The trouble with Democrats’ infrastructure job promises

Their $1 trillion construction spending plan is supposed to create 15 million jobs. Don’t count on it.

In 2011, the unemployment rate for construction workers hovered around 15 percent, while the overall unemployment rate was around 9 percent. So there were plenty of unemployed workers who would jump at a chance for a job rebuilding a road or fixing up a school. That’s not the case today: The unemployment rate for construction workers has plummeted to around 5 percent, while the overall unemployment rate is 4.7 percent. Those numbers are near what economists consider “full employment”—any lower, and inflation could start to rise. In fact, in the construction industry itself, experts are more worried about a shortage of workers than a surplus.

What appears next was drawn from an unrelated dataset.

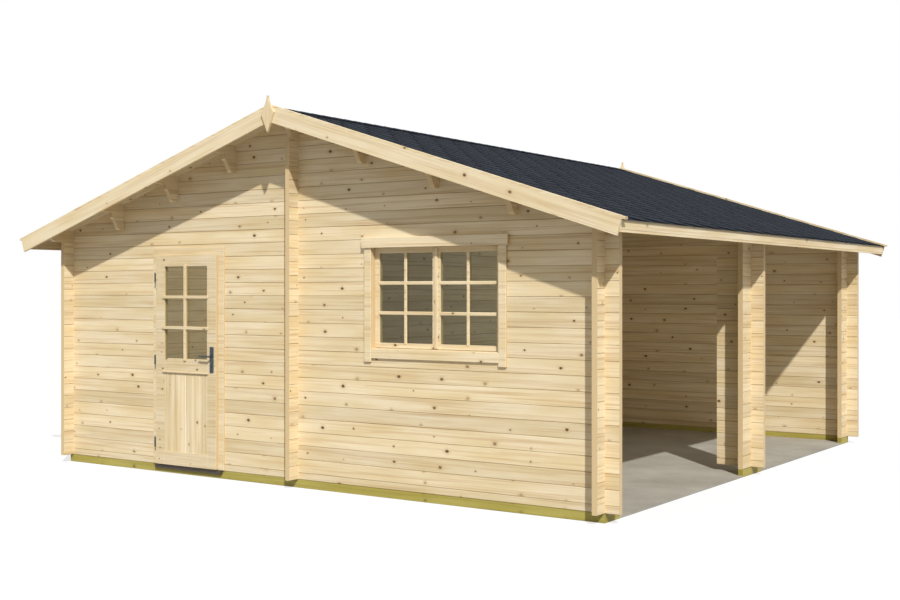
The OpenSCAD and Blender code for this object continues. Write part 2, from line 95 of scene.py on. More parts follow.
BAR_DOOR = 0.028                      # glazing bars on the door
BAR_WINDOW_UP = 0.025                 # upright glazing bars of the window
BAR_WINDOW_LEVEL = 0.028              # level glazing bars of the window
BAR_LAP = 0.018                       # how far the door's bars run past the pane
BAR_PROUD = 0.014                     # half of their depth, at the face of the leaf

CAP_IN = 0.045                        # width of the cap strips on the roof's edges
RIDGE_REACH = 0.12                    # ridge shingle down each slope
RIDGE_FOLD = 0.012                    # where its fold begins

SUN_FROM = (0.517, -0.517, 0.682)     # towards the sun
SUN_STRENGTH = 3.8
SUN_WIDTH = 1.2                       # degrees
SKY_STRENGTH = 0.44
FLOOR_BOUNCE = 0.34                   # reflectance of pale grey ground
CAMERA_AT = (6.99, -10.83, 1.655)
CAMERA_LOOK = (-0.5635, 0.8261, 0.0)


# ---------------------------------------------------------------- node and mesh helpers

def linear(colour):
    """Linear RGBA of an sRGB hex colour."""
    parts = [int(colour[i:i + 2], 16) / 255 for i in (1, 3, 5)]
    return tuple(p / 12.92 if p <= 0.04045 else ((p + 0.055) / 1.055) ** 2.4
                 for p in parts) + (1.0,)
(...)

.. Second, if the Democrats’ infrastructure proposal does provide a huge stimulus to the economy, its effects would likely be offset—deliberately—by the Federal Reserve. In 2011, the Fed had set interest rates at essentially 0 percent. If the government had launched a major infrastructure plan, the Federal Reserve would surely have welcomed it—in fact, Ben Bernanke, then the chair of the Fed, had been imploring Congress to do more to stimulate the economy.

.. That doesn’t mean a trillion-dollar infrastructure plan is a bad idea. There are good structural reasons to rebuild America’s roads, bridges and airports. And it’s possible that a future economic crisis will cause millions of construction workers to lose their jobs, forcing the Fed to drop its interest rate back to zero.